Wong would be awarded the Special Mention (Expanding Worlds) during the Biennale's Opening Ceremony, the first time a Singaporean artist would receive an award at the Venice Biennale. The exhibition would later be re-presented at the Singapore Art Museum in 2010, and later at the Frye Art Museum in Seattle, Washington, USA, CAST Gallery in Tasmania, Australia, and Hara Museum of Contemporary Art in Tokyo, Japan in 2011.

=== 2010 to present ===
Wong would continue exhibiting internationally following Life of Imitation at the Venice Biennale, showing at the Sydney Biennale and the Gwangju Biennale in 2010. In 2011, he would also show at Performa 11, New York and the 3rd Singapore Biennale. In 2012, Wong would participate in the Liverpool Biennial, UK, and the Toronto International Film Festival, Canada with his project Making Chinatown, which was first shown at his solo exhibition Ming Wong: Making Chinatown at the REDCAT in Los Angeles, USA the same year. In 2013, he would show at the Lyon Biennale, France, and hold solo shows at the Shiseido Gallery in Tokyo, Japan, and the University of Oregon, USA. In 2014, he would show a new commissioned piece, Windows On The World (Part 2), at the 10th Shanghai Biennale Social Factory. Wong would hold a solo exhibition, Next Year, at the UCCA Center for Contemporary Art, Beijing in 2015. In 2016, Wong would participate in the 8th Asia Pacific Triennial of Contemporary Art (APT8).

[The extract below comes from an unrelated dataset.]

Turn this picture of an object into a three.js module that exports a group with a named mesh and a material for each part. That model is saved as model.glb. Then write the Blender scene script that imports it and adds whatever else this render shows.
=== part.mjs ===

In 2017, Wong would exhibit work at the Museum of Contemporary Art Taipei, Taiwan for Spectrosynthesis - Asian LGBTQ Issues and Art Now, a major survey show of LGBTQ art in Asia. In 2019, the show travelled to Bangkok Art and Culture Centre, Thailand as Spectrosynthesis II, the largest show of LGBTQ art from Southeast Asia, and Wong performed in drag for Land of a Thousand Rainbows, a performance commissioned for the exhibition's opening.

In 2018, he would show at a guest exhibition as part of DAK’ART 2018 Dakar Biennale, Senegal, curated by Cosmin Costinas and Inti Guerrero, produced by Para Site, also showing new work at the Busan Biennale, curated by Jörg Heiser and Cristina Ricupero, the same year. In 2019, Wong would participate in the 2019 Asian Art Biennial, The Strangers from beyond the Mountain and the Sea, curated by Taiwanese artist Hsu Chia-wei and Singaporean artist Ho Tzu Nyen.

== Art ==
Wong's work often features performances of various characters and identities from world cinema, which the artist views as a form of drag. Dubbed as a form of "pla(y)giarism" by writer Kathy Acker, Wong often plays all the roles, male and female, as a means of re-examining the Western cinematic canon as a queer Asian man. Wong has examined the visual tropes and conventions from the oeuvres of directors such as Rainer Werner Fassbinder, Wong Kar-wai, Luchino Visconti, Pier Paolo Pasolini, P. Ramlee, Douglas Sirk, Ingmar Bergman, and Roman Polanski; his practice thus examining the construction of subjectivity and geography through filmic representation.

=== Four Malay Stories (2005) ===
A four-channel video installation, Four Malay Stories (2005) saw Wong selecting four of the most popular films from esteemed Malaysian filmmaker P. Ramlee's oeuvre, re-interpreting them by being filmed playing all 16 characters in full costume. Wong's poor command of the Malay language is foregrounded, with the artist attempting his lines several times in repeated takes of the same scene. Edited to simulate being shot on black-and-white film stock, the subtitles show a transcription of the artist's lines in Malay, alongside a literal English translation. The "foreign presence" of Wong within these films re-examine the nation's narratives of multiculturalism, highlighting the stereotypes and cinematic tropes in the history of Singapore's national cinema. The work further evokes the loss of Singapore's cinema heritage through its references to the golden era of the Malay film industry from the 1950s to 1960s, also highlighting the shifting politics of language in Singapore.

Four Malay Stories was later re-presented during Wong's Life of Imitation exhibition at the Singapore Pavilion in Venice Biennale 2009.
== Achievements ==

=== Awards ===
At the 53rd Venice Biennale in 2009, Wong was awarded the Special Mention (Expanding Worlds), the first time Singapore received an award at the art biennale. Later in 2012, Wong would be conferred the Award of the Distinguished Alumni Medal from Nanyang Academy of Fine Arts, Singapore, 2012, and in 2014, Wong was awarded the Federal State of Berlin government grant for artists.

=== Residencies and Fellowships ===
From 2003 to 2005, Wong was conferred the Pearson Creative Research Fellowship at the British Library, UK. He was awarded the Fire Station Residency and Bursary by ACME Studios, UK in 2005, and he was artist-in-residence at Künstlerhaus Bethanien in Berlin, Germany from 2007 to 2008.